The second comment, Lankov’s assessment of regime legitimacy, deals more directly with evolution of geopolitical realities and the effect this has on China’s ability to continue to fulfill the “three desires” under the status quo. The professor holds that the biggest threat to Kim Jong-un and the North Korean leadership does not come from any outside threat or possible intra-regime power schism but from the people of North Korea. Lankov reminded his audience that the average citizen of the Hermit Kingdom, one of Asia’s poorest countries, are not oblivious to their own plight and know very well of the “good life” enjoyed by their southern brethren. This necessitates, as Joshua Stanton has pointed out in more detail, that the North Korean government rule via cruelty and fear. Lankov conveys the notion that the leadership in Pyongyang is becoming increasingly paranoid and is now cracking down against political dissent more harshly than it had in the past. This analysis, of course, supports his prognosis about the prospects of sustained rule by the North Korean leadership: time is running out.

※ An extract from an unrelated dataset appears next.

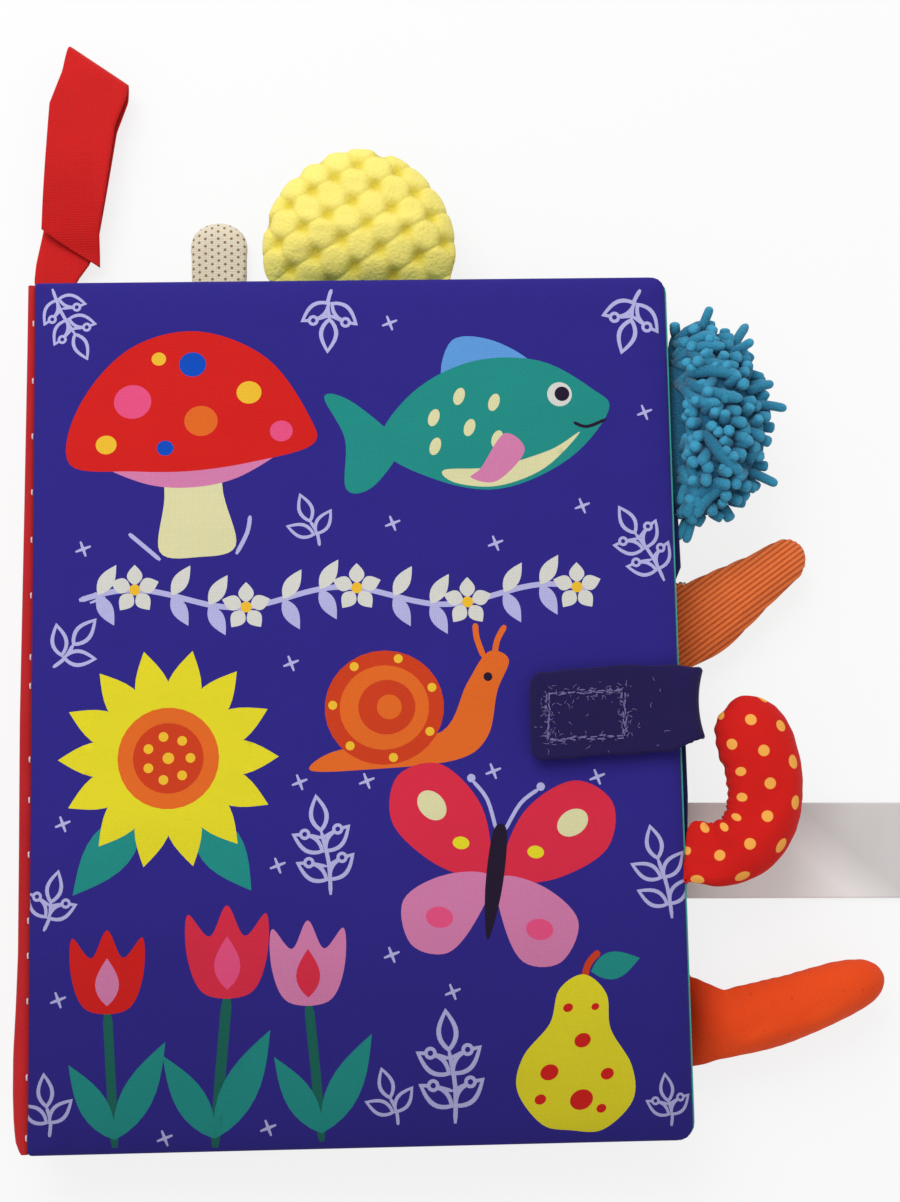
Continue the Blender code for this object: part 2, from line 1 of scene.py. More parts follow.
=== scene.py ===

It could thus be said that what China actually wants – a continuation of the status quo – it cannot have and will thus be required to make a pragmatic concession in the name of stability. American strategic insanity notwithstanding, it can be safely assumed that nuclear weapons will remain off the peninsula. Under this scenario, then, China gets two out of three: stability (maintained by allowing Korean unification under Seoul’s control) and a non-nuclear peninsula.
Two out of three? “Ain’t bad,” according to Alanis Morissette.